Is the monarchy in their current position because of their protestant Stewart/Stuart bloodline?
Is that position not because they were the protestant decendents/head/chiefs of the Stewart/Stuarts?
Admittedly in ignorance, it seems akin to an American griping about their national/traditional government to include congressmen, governors, senators, but leaving the President out of it.
The clan system alive or dead, positive or negative, arose from specific needs. Because your neighbors were after your land, women, cattle etc., there was an accepted central head...the chief. And it worked. Sure it became bastardized. Everything negative mentioned is unquestionably true, BUT if you're going to look at the clearences, 1745, etc.; should you not look at the 12th, 13th, 14th centuries for example as well? It's very well documented how clansmen LOVED their chief back then for the most part. Bare minimum, he was accepted as a very necessary element. Sure that changed, but wasn't always so either.

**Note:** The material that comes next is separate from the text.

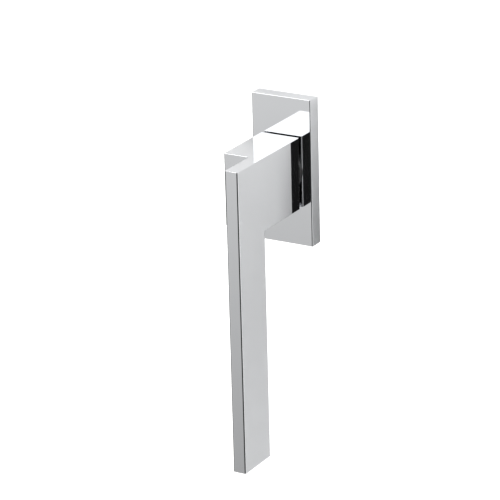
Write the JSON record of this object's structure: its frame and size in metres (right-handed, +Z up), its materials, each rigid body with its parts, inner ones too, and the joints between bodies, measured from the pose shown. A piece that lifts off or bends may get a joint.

I said I would bow out of this but as nobody else is likely to answer you then I will do so.
The hereditary system is similar to the monarchy in that it works to perpetuate a single dynasty through, preferably, the male line.
The present monarchy only claim descent through the daughter of James II who married William of Orange (William III). This was to ensure that any Roman Catholic was excluded from the throne and on William's death the Elector of Hanover was created George I to continue the exclusion of Catholics. This continues to this day due to the Act of Settlement, barring any Catholic having any claim to the succession.
It is not akin to an American griping about any of his/her political leaders as none of them are selected on an hereditary basis.
Originally clan chiefs were selected by a system known as tanistry, where the former chief would nominate a successor and clan members would then make their choice. Following the Norman invasion of 1066 and their later spread into Scotland, hereditary primogeniture became the rule along with heraldry, serfdom and all that that entailed. Effectively, from then on, nobles, who actually saw themselves as a race apart from common people, owned the peasants who worked on their lands and held them in bondage. The laws of the land reinforced this and any serf trying to escape would be ruthlessly hunted down. A situation not too different from slavery in more recent times. There were three classes in society, Nobles who exercised their claim to superiority through heraldry, the clergy who lived in great wealth on their monastic estates, and the vast majority of common people who lived in abject servitude to these others. Laws were even passed as to the type of clothing each class could wear and whether or not they could wear jewellery etc. to further cement these class distinctions.
As I said in an earlier post, certain people in Scotland were still regarded as bondsmen right up until the 19th century so this should not be considered an entirely medieval practice.
How clan chiefs were regarded is a matter of conjecture but the way they operated was more in the nature of a mafia-style protection racket than some benevolent society. The chief jealously guarded his lands and used his clansmen as a way of extorting wealth from other, weaker, neighbouring clans. They also operated in a not dissimilar way from Japanese Samurai in that they perpetuated a warrior class (the Gallowglasses) who did no useful work but were hired out as mercenaries by the chief. The vast majority of clansmen toiled to grow crops and raise cattle all for the benefit of this parasitic hierarchy and are unlikely to have regarded them other than with fear and loathing as a result. Why did they stay you ask? Because the lot in the next glen were probably even worse!